Of course there is, it’s massive, and it’s not just an editorial, you know German media I think is as a whole is quite pro-Israel and Al Jazeera is pro-Palestinian. Al Jazeera was the only broadcaster that had people there because they have the constant commitment to having somebody in Gaza all the time. What it is, is a question of deployment. When you decide to have reporters in Gaza during operation cast lead and the reporting on the phosphorous bombs falling on schools where people are hiding out, then yeah, then you’re letting the world know about something they’re not going to hear from the German media because the German media has taken a decision to not send anybody there. And it’s not well enough to be in the capital of the country, that is essentially colonizing the other country to be able to talk about the colonized country or the country that is occupied under international laws it’s described as being occupied, colonized is a too strong word.

When it comes to Palestine I think the Germans who are reporting they are mainly in Israel and occasionally making excursions into  Palestinians. They are dealing with the great feeling of guilt over the second world war and their education in the German education system starting from primary school which is drilled home the terribleness of a holocaust and that is the starting point for the way Germans work in Palestine and Israel. And you can certainly say, there is a 100 minutes given to the Israeli side and only 20 minutes given to the Palestinian side on the “Tagesschau” over a month and that’s fine that’s incontestable. But how people actually interpret it and whether they are  skeptical about the stories that needs to be researched. 

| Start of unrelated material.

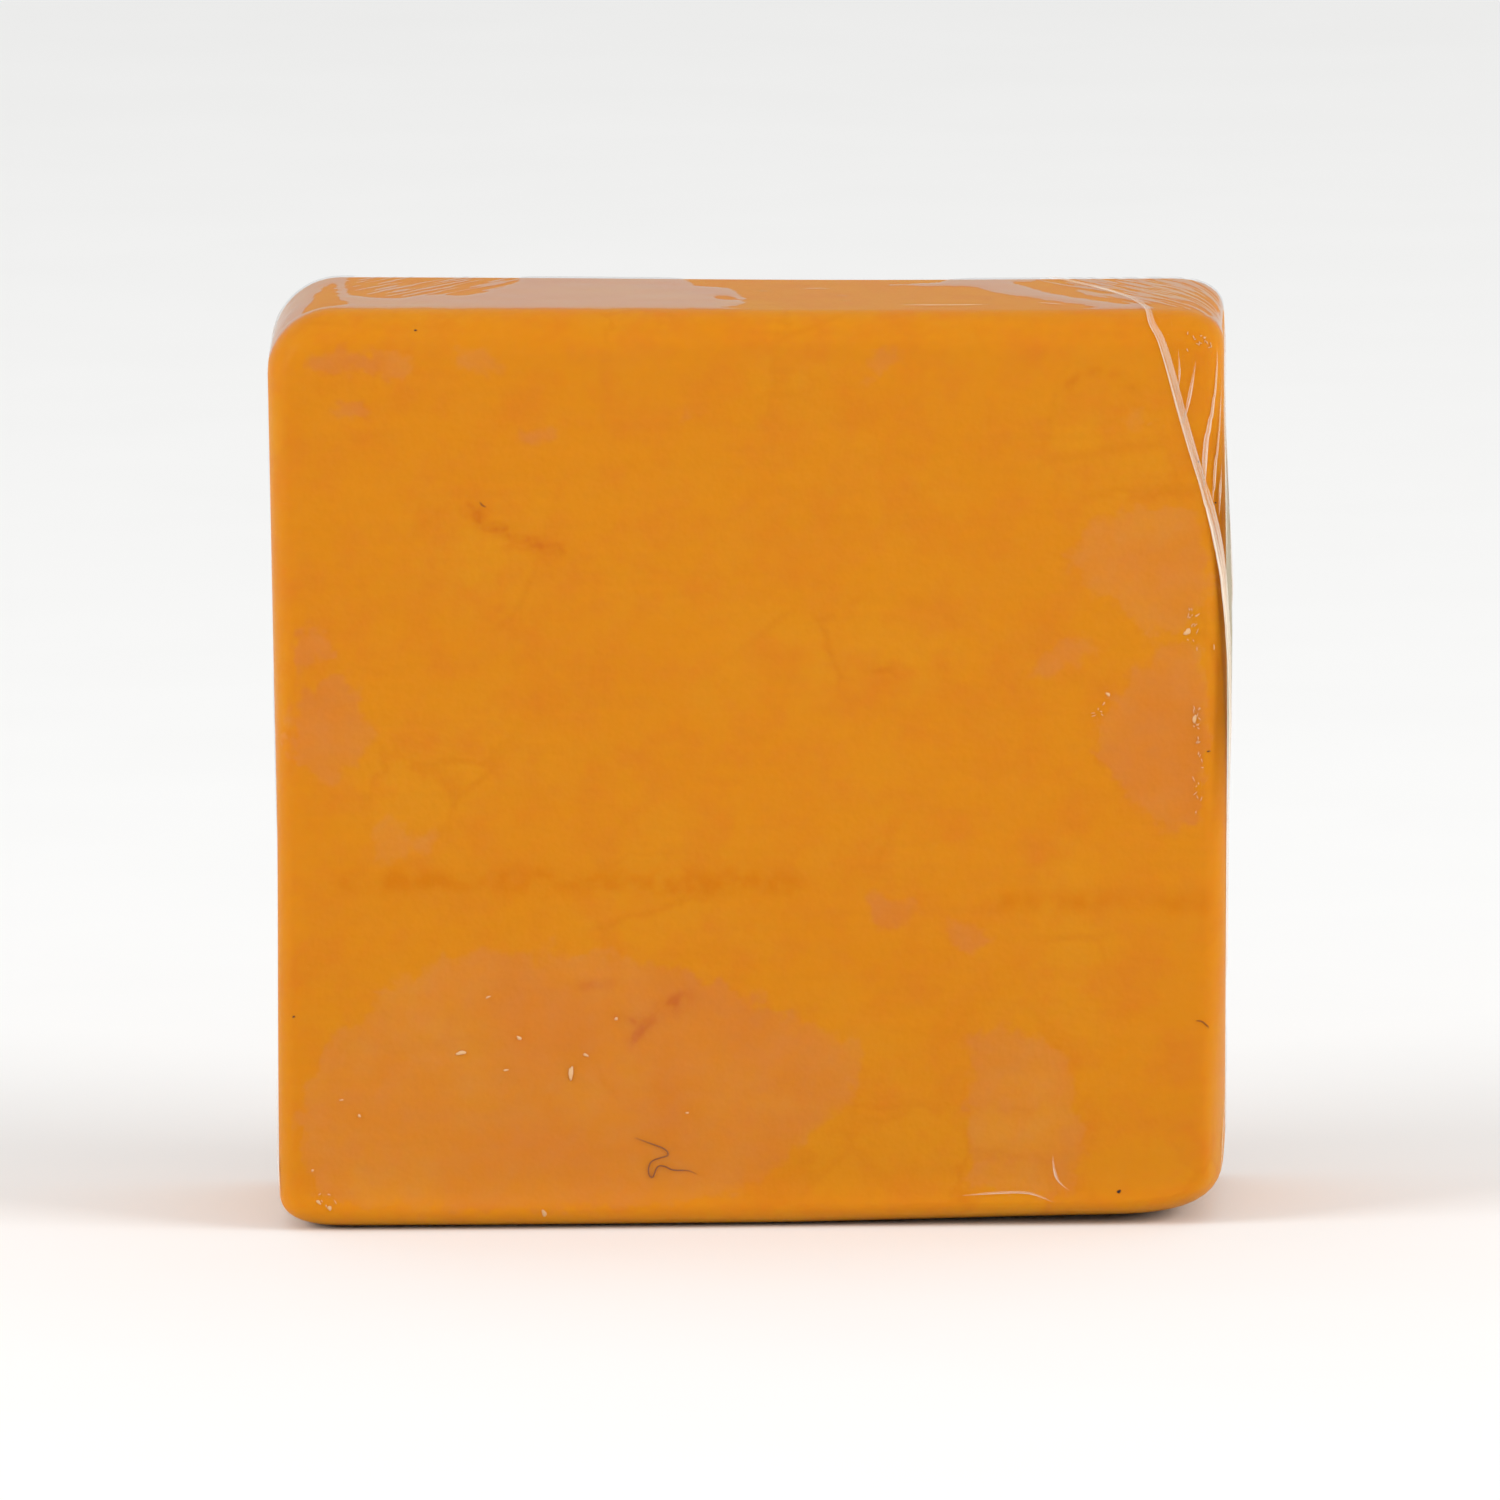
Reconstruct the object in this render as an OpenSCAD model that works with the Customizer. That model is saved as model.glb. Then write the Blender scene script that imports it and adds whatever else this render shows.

Adopting the right frames for covering news about Palestine is no easy job for German media. Due to the lack of journalists in the occupied territories, the time media dedicates to the reports about Gaza and West Bank and the historical background of Germany itself may have an impact on it. According to our Palestinian interviewees, the way German media report is one-sided. This arouses an image of Palestine in the media they don’t agree with.